Brief: Set down, exactly as they appear, the lines from the line holding "Write part 2 of the FreeCAD" through the line holding "for node in", inclusive; output nothing outside that range.

::: The data

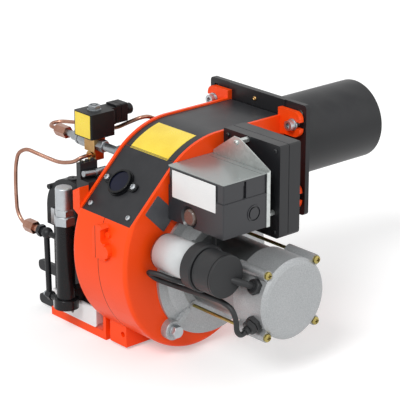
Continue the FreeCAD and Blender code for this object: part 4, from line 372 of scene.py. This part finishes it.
def build_finishes(paints):
    """One material for each slot of the record, and those of the added pieces."""
    return {
        "orange_paint": finish(
            "Orange powder coat", list(paints.housing), patches=9, grain=780, gloss=(0.3, 0.42),
            second=shade(list(paints.housing), 0.95), bump=0.11, wear=tint("FF8A5E"),
            wear_amount=0.15, dust=0.0, mirror=0.22, parting=0.75),
        "black_satin": finish(
            "Black satin coat", list(paints.satin), second=tint("1D1E21"), patches=7, grain=900,
            gloss=(0.36, 0.44), bump=0.02, wear=tint("4A4D51"), wear_amount=0.4, dust=0.02,
            mirror=0.32),
        "gloss_black": finish(
            "Black gloss coat", tint("121315"), second=tint("17181A"), patches=12, grain=900,
            gloss=(0.2, 0.3), bump=0.015, wear=tint("3C3F43"), wear_amount=0.4, dust=0.0,
            mirror=0.25),
        "cover_grey": finish(
            "Cover coat", list(paints.covers), second=tint("292A2D"), patches=6, grain=1200,
            gloss=(0.36, 0.44), bump=0.02, wear=tint("6E7074"), wear_amount=0.35, dust=0.02,
            mirror=0.28),
        "gasket": finish(
            "Fibre gasket", tint("6A6862"), second=tint("837F76"), patches=240, grain=1500,
            gloss=(0.8, 0.95), bump=0.08),
        "zinc_steel": finish(
            "Bright zinc", tint("C2C6C9"), second=tint("ABB0B4"), patches=60, grain=900,
            gloss=(0.34, 0.48), metal=1.0, bump=0.01, wear=tint("F2F3F4"), wear_width=0.4,
            dust=0.03),
        "fitting_zinc": finish(
            "Zinc fittings", tint("A6AAAD"), second=tint("8C9093"), patches=60, grain=900,
            gloss=(0.3, 0.44), metal=1.0, bump=0.01, wear=tint("EDEEEF"), wear_width=0.4,
            dust=0.03),
        "steel": finish(
            "Plain steel", tint("9EA1A4"), second=tint("86898C"), patches=50, grain=1200,
            gloss=(0.25, 0.4), metal=1.0, bump=0.01, lines=(1.0, 0.06, 0.06), dust=0.04),
        "black_plastic": finish(
            "Moulded black", list(paints.plastic), second=tint("1D1E21"), patches=14,
            grain=1400, gloss=(0.34, 0.46), bump=0.02, wear=tint("3C3E42"), wear_amount=0.5,
            dust=0.03, mirror=0.42),
        "box_black": finish(
            "Control box moulding", tint("26272B"), second=tint("2D2E32"), patches=14,
            grain=1400, gloss=(0.26, 0.36), bump=0.02, wear=tint("4A4C50"), wear_amount=0.5,
            dust=0.02, mirror=0.5),
        "coil_black": finish(
            "Coil moulding", tint("0E0F11"), second=tint("131416"), patches=20, grain=1500,
            gloss=(0.4, 0.55), bump=0.02, wear=tint("303236"), wear_amount=0.5, dust=0.02,
            mirror=0.25),
        "ring_black": finish(
            "Sight glass ring", tint("0D0E10"), second=tint("121315"), patches=30, grain=900,
            gloss=(0.14, 0.22), bump=0.01, dust=0.0, mirror=0.25),
        "dark_glass": finish(
            "Dark sight glass", tint("0C0E1E"), second=tint("12152C"), patches=30, grain=200,
            gloss=(0.06, 0.12), bump=0.0, dust=0.0, mirror=0.18),
        "brass": finish(
            "Brass", tint("C6A16C"), second=tint("A37F4E"), patches=70, grain=900,
            gloss=(0.24, 0.4), metal=1.0, bump=0.01, wear=tint("EBCB86"), wear_width=0.5,
            dust=0.03),
        "porcelain": finish(
            "Porcelain", tint("EFECE4"), second=tint("E4E0D5"), patches=30, grain=300,
            gloss=(0.15, 0.25), bump=0.01, coat=0.6),
        "cast_alloy": finish(
            "Cast alloy", list(paints.alloy), second=tint("9B9EA0"), patches=14, grain=620,
            gloss=(0.38, 0.52), metal=0.6, bump=0.13, wear=tint("CFD1D1"), wear_width=1.0,
            wear_amount=0.4, dust=0.0, fine=0.85),
        # darker copy of the motor alloy: painted shade that the control box casts on the tube
        "tube_alloy_painted_shade": finish(
            "Stator tube in painted shade", tint("929596"), second=tint("828587"), patches=20, grain=680,
            gloss=(0.3, 0.42), metal=0.85, bump=0.07, wear=tint("CFD1D1"), wear_width=0.8,
            wear_amount=0.3, dust=0.0, fine=0.8),
        "yellow_zinc": finish(
            "Yellow chromate", tint("B5A868"), second=tint("98884C"), patches=120, grain=900,
            gloss=(0.25, 0.42), metal=1.0, bump=0.01, wear=tint("E9DFB4"), wear_width=0.4,
            dust=0.0),
        "black_rubber": finish(
            "Black rubber", tint("1D1E20"), second=tint("212224"), patches=18, grain=1500,
            gloss=(0.42, 0.56), bump=0.02, dust=0.02, mirror=0.42),
        "white_sleeve": finish(
            "Drawn alloy can", tint("A4A7A9"), second=tint("8E9193"), patches=40, grain=900,
            gloss=(0.22, 0.34), metal=1.0, bump=0.01, dust=0.02),
        "zinc_sheet": finish(
            "Hot-dip zinc sheet", tint("D3D7D5"), second=tint("C4C9C7"), patches=16, grain=900,
            gloss=(0.3, 0.42), metal=0.8, bump=0.01, spangle=190, wear=tint("EDEFEE"),
            wear_width=0.5, dust=0.03),
        # the button's brown is lifted towards its glass highlight: partly its own dark brown,
        # partly a painted highlight
        "red_lens": finish(
            "Reset button with painted highlight", tint("55433D"), second=tint("705F58"), patches=60, grain=500,
            gloss=(0.1, 0.16), bump=0.005, coat=0.3, dust=0.0),
        "bright_sheet": finish(
            "Coated sheet", tint("EDECEC"), second=tint("E2E1E2"), patches=16, grain=900,
            gloss=(0.3, 0.42), metal=0.3, bump=0.01, wear=tint("F0F1F1"), wear_width=0.5,
            dust=0.0),
        "dark_casting": finish(
            "Oiled casting", list(paints.iron), second=tint("232527"), patches=20, grain=520,
            gloss=(0.3, 0.48), metal=0.2, bump=0.12, wear=tint("6A6D70"), wear_width=0.9,
            wear_amount=0.5, dust=0.02, mirror=0.28),
        "copper": finish(
            "Copper pipe", list(paints.copper), second=tint("8F6554"), patches=46, grain=700,
            gloss=(0.22, 0.38), metal=1.0, bump=0.01, dust=0.0),
        # painted reflection: pale grey in place of the white surround mirrored in the dark glossy
        # lid
        "lid": finish(
            "Control lid", list(paints.lid), second=tint("939897"), patches=10, grain=1400,
            gloss=(0.2, 0.28), metal=0.55, bump=0.004, dust=0.0, wear=tint("D8DBDA"),
            wear_amount=0.4),
        "yellow_film": finish(
            "Yellow film", list(paints.yellow), second=tint("EDC91C"), patches=24, grain=500,
            gloss=(0.25, 0.36), bump=0.01, coat=0.3, dust=0.02),
        "paper_film": finish(
            "White film", list(paints.paper), second=tint("E4E5E5"), patches=24, grain=500,
            gloss=(0.3, 0.42), bump=0.01, coat=0.2, dust=0.02),
        "sleeve_film": finish(
            "Sleeve film", tint("D2D4D5"), second=tint("C6C9CA"), patches=24, grain=700,
            gloss=(0.4, 0.5), bump=0.01, dust=0.02, mirror=0.35),
        "name_plate": finish(
            "Name plate", tint("4E5054"), second=tint("5D5F63"), patches=20, grain=900,
            gloss=(0.25, 0.36), bump=0.06, coat=0.2, wear=tint("9A9DA0"), wear_width=0.5,
            lines=(1.0, 1.0, 0.05), dust=0.02),
    }


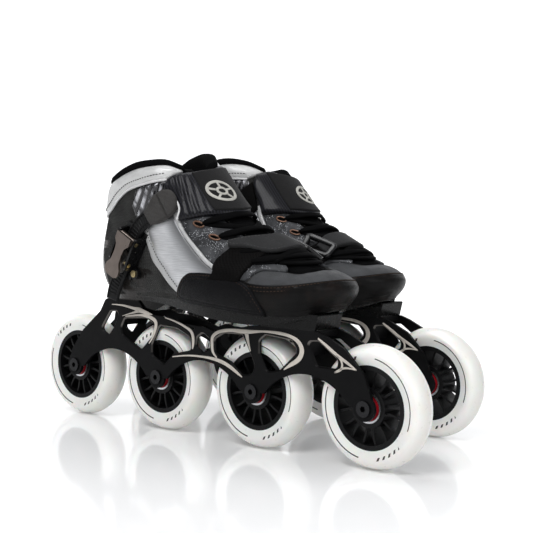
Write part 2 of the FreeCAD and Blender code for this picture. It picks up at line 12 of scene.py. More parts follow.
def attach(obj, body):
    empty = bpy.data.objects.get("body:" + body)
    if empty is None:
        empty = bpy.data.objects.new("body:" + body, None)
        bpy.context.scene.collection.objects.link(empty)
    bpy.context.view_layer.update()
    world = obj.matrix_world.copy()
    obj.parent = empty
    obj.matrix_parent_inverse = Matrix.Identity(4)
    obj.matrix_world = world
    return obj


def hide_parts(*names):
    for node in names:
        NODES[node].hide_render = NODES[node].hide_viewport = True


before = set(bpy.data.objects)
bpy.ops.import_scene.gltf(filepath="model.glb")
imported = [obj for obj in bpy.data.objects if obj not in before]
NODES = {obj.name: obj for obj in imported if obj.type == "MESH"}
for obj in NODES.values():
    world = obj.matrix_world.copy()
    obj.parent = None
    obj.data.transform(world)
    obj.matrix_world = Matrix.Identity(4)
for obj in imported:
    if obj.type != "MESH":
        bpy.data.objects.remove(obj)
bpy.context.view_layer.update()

MM = 0.001
WHEEL_PITCH = 105.0
AXLE_HEIGHT = 45.0
SHIELD_R = 9.4
PRINT_R = 36.2  # the thin line printed on the tyre
WALL_OUT = 15.0  # the frame wall's outer face
CAMERA_AT = (0.60248, -0.68722, 0.17910)
YAW, PITCH, ROLL = -0.708, 0.047, 0.012

# ---------------------------------------------------------------- where the two skates stand
# Pieces are worked out in millimetres for the right skate, with X to the toe, +Y to the inner side and Z up;
# the left skate is its mirror image.
STANCE = {"right": (15.6, -64.1, 1.0), "left": (-15.6, 64.1, -1.0)}


# ---------------------------------------------------------------- the boot's outer surface
# level, heel x, toe x, heel half width, ball half width, toe rounding
STATIONS = (
    (97, -102.5, 112, 22, 35, 55),
    (104, -105, 114.6, 24.8, 37.8, 56),
    (112, -108, 117, 28, 41, 58),
    (118, -113, 121.5, 31, 43.5, 58),
    (125, -117, 125, 32.5, 44.5, 58),
    (131, -119, 123, 33, 44, 60),
    (136, -120, 114, 33, 43, 64),
    (141, -120, 98, 33, 42, 70),
    (150, -119.5, 78, 33, 40, 76),
    (158, -118, 61, 33, 38, 76),
    (166, -116, 46, 33, 36.5, 68),
    (174, -113.5, 33, 33.5, 35.5, 60),
    (184, -110, 20, 34, 35, 54),
    (196, -106, 8, 35.5, 36, 50),
    (208, -102, -3, 37, 37.5, 46),
    (222, -98, -15, 38, 38.5, 44),
    (236, -94, -25, 38, 38.5, 32),
)
HEEL_ROUND = 34.0
TOE_SHIFT = 8.0
FLANK = 250.0  # millimetres along the boot for one unit of w


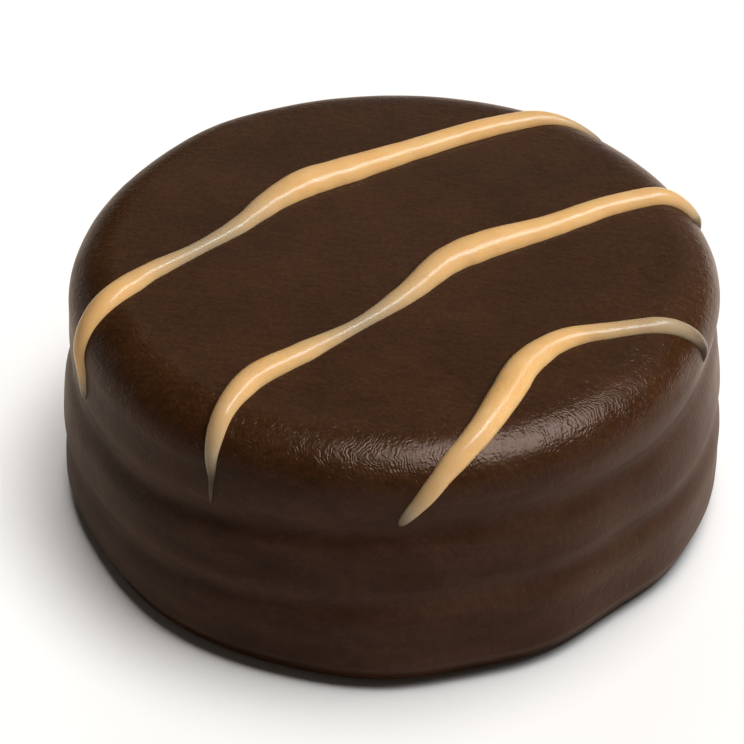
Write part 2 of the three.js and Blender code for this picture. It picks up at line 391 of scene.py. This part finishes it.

::::::

Output of the exercise:
Write part 2 of the FreeCAD and Blender code for this picture. It picks up at line 12 of scene.py. More parts follow.
def attach(obj, body):
    empty = bpy.data.objects.get("body:" + body)
    if empty is None:
        empty = bpy.data.objects.new("body:" + body, None)
        bpy.context.scene.collection.objects.link(empty)
    bpy.context.view_layer.update()
    world = obj.matrix_world.copy()
    obj.parent = empty
    obj.matrix_parent_inverse = Matrix.Identity(4)
    obj.matrix_world = world
    return obj


def hide_parts(*names):
    for node in names:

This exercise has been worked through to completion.